**EXERCISE REQUIREMENTS:** Copy each line that contains the word "bodies".

>> BEGIN

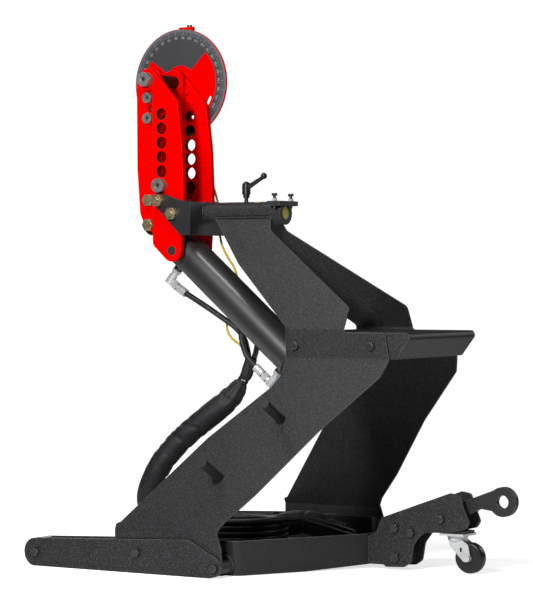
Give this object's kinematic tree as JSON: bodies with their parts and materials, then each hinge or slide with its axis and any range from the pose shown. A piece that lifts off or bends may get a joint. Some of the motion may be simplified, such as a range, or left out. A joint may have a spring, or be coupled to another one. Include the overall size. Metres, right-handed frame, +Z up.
{
  "type": "hydraulic tube bender",
  "caption": "Free-standing shop tube bender: red swing head with degree disc, slanted hydraulic cylinder, folded plate frame, hose tray, low legs and a tow bar on a caster.",
  "frame": {"origin": "on the floor, at the middle of the footprint's box", "axes": "+X towards the tow eye, +Y towards the side with the degree disc, +Z up"},
  "size_m": [1.124, 0.808, 1.331],
  "materials": {
    "frame_charcoal": "fine textured powder coat, speckled",
    "head_red": "gloss red powder coat",
    "head_black": "satin black powder coat",
    "cylinder_black": "semi-gloss black paint",
    "pin_steel": "machined steel, oiled",
    "rod_chrome": "hard chrome",
    "black_bolts": "black oxide",
    "gold_bolts": "yellow zinc plate",
    "bright_zinc": "bright zinc plate",
    "dial": "red powder coat with a dark printed scale",
    "bronze_bush": "turned bronze",
    "hose_rubber": "braid-textured rubber",
    "wheel_tread": "moulded hard rubber",
    "sleeve_cloth": "woven nylon",
    "cable_yellow": "PVC jacket",
    "yellow_plug": "moulded",
    "lever_black": "moulded handle"
  },
  "bodies": {
    "root": {"side_plate_front": "frame_charcoal", "side_plate_rear": "frame_charcoal", "spine_tube": "frame_charcoal", "head_bracket": "head_black", "ear_bolts": "gold_bolts", "fixed_arm_front": "head_red", "fixed_arm_rear": "head_red", "main_pin": "pin_steel", "hose_upper": "hose_rubber", "hose_lower": "hose_rubber", "hose_leads": "hose_rubber", "knee_channel": "frame_charcoal", "frame_bolts": "black_bolts", "tray": "frame_charcoal", "leg_outer_front": "frame_charcoal", "leg_inner_front": "frame_charcoal", "leg_outer_rear": "frame_charcoal", "leg_inner_rear": "frame_charcoal", "leg_spacers": "frame_charcoal", "tow_plate_front": "frame_charcoal", "tow_plate_rear": "frame_charcoal", "tow_web": "frame_charcoal", "tow_bolts": "black_bolts", "caster_plate": "bright_zinc", "storage_pegs": "frame_charcoal", "end_collar": "frame_charcoal", "tube_plug": "yellow_plug", "cross_bar": "frame_charcoal", "lock_nuts": "bright_zinc", "sensor_box": "lever_black", "hose_sleeve": "sleeve_cloth", "hose_coil": "hose_rubber", "cable_coil": "cable_yellow", "couplers": "bright_zinc", "sensor_cable": "cable_yellow"},
    "swing_arm": {"swing_arm_front": "head_red", "swing_arm_rear": "head_red", "arm_cheeks": "head_black", "arm_bolts": "gold_bolts", "drive_pins": "pin_steel"},
    "cylinder": {"barrel": "cylinder_black", "trunnion_collar": "cylinder_black", "base_cap": "cylinder_black", "rod_gland": "bronze_bush", "port_fittings": "bright_zinc"},
    "ram": {"piston": "pin_steel", "piston_rod": "rod_chrome", "rod_eye": "cylinder_black"},
    "dial": {"degree_disc": "dial", "trip_stop": "head_red"},
    "follower": {"follower_pin": "pin_steel"},
    "lever": {"clamp_lever": "lever_black"},
    "front_screw": {"thumb_screw_front": "black_bolts"},
    "rear_screw": {"thumb_screw_rear": "black_bolts"},
    "tow_bar": {"tow_eye_bar": "frame_charcoal"},
    "caster": {"caster_fork": "bright_zinc", "caster_axle": "bright_zinc"},
    "caster_roller": {"caster_wheel": "wheel_tread"},
    "front_roller": {"leg_wheel_front": "wheel_tread"},
    "rear_roller": {"leg_wheel_rear": "wheel_tread"}
  },
  "joints": [
    {"name": "arm_swing", "type": "hinge", "parent": "root", "child": "swing_arm", "pos_m": [-0.42, 0, 1.184], "axis": [0, 1, 0], "range_deg": [0, 41.88]},
    {"name": "cylinder_tilt", "type": "hinge", "parent": "root", "child": "cylinder", "pos_m": [-0.3505, 0, 0.7585], "axis": [0, 1, 0], "range_deg": [-13.37, 0], "deforming": ["hose_upper", "hose_lower"]},
    {"name": "rod_slide", "type": "slide", "parent": "cylinder", "child": "ram", "axis": [-0.7604, 0, 0.6494], "range_m": [0, 0.254]},
    {"name": "dial_turn", "type": "hinge", "parent": "root", "child": "dial", "pos_m": [-0.42, 0, 1.184], "axis": [0, 1, 0], "continuous": true},
    {"name": "follower_pull", "type": "slide", "parent": "root", "child": "follower", "axis": [0, -1, 0], "range_m": [0, 0.17]},
    {"name": "lever_turn", "type": "hinge", "parent": "root", "child": "lever", "pos_m": [-0.176, 0, 0.878], "axis": [0, 0, 1], "continuous": true},
    {"name": "front_screw_turn", "type": "hinge", "parent": "root", "child": "front_screw", "pos_m": [-0.071, -0.038, 0.878], "axis": [0, 0, 1], "continuous": true},
    {"name": "rear_screw_turn", "type": "hinge", "parent": "root", "child": "rear_screw", "pos_m": [-0.071, 0.038, 0.878], "axis": [0, 0, 1], "continuous": true},
    {"name": "tow_bar_lift", "type": "hinge", "parent": "root", "child": "tow_bar", "pos_m": [0.379, 0, 0.126], "axis": [0, 1, 0], "range_deg": [-40, 22]},
    {"name": "caster_swivel", "type": "hinge", "parent": "root", "child": "caster", "pos_m": [0.4075, 0, 0.08], "axis": [0, 0, 1], "continuous": true},
    {"name": "caster_roll", "type": "hinge", "parent": "caster", "child": "caster_roller", "pos_m": [0.441, 0, 0.0365], "axis": [0, 1, 0], "continuous": true},
    {"name": "front_leg_roll", "type": "hinge", "parent": "root", "child": "front_roller", "pos_m": [-0.527, 0, 0.034], "axis": [0, 1, 0], "continuous": true},
    {"name": "rear_leg_roll", "type": "hinge", "parent": "root", "child": "rear_roller", "pos_m": [-0.527, 0, 0.034], "axis": [0, 1, 0], "continuous": true}
  ],
  "couplings": [
    {"joint": "cylinder_tilt", "follows": "arm_swing", "ratio": -0.31925},
    {"joint": "rod_slide", "follows": "arm_swing", "m_per_rad": 0.3475}
  ]
}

>> END

**TASK ANSWER:**
Give this object's kinematic tree as JSON: bodies with their parts and materials, then each hinge or slide with its axis and any range from the pose shown. A piece that lifts off or bends may get a joint. Some of the motion may be simplified, such as a range, or left out. A joint may have a spring, or be coupled to another one. Include the overall size. Metres, right-handed frame, +Z up.
  "bodies": {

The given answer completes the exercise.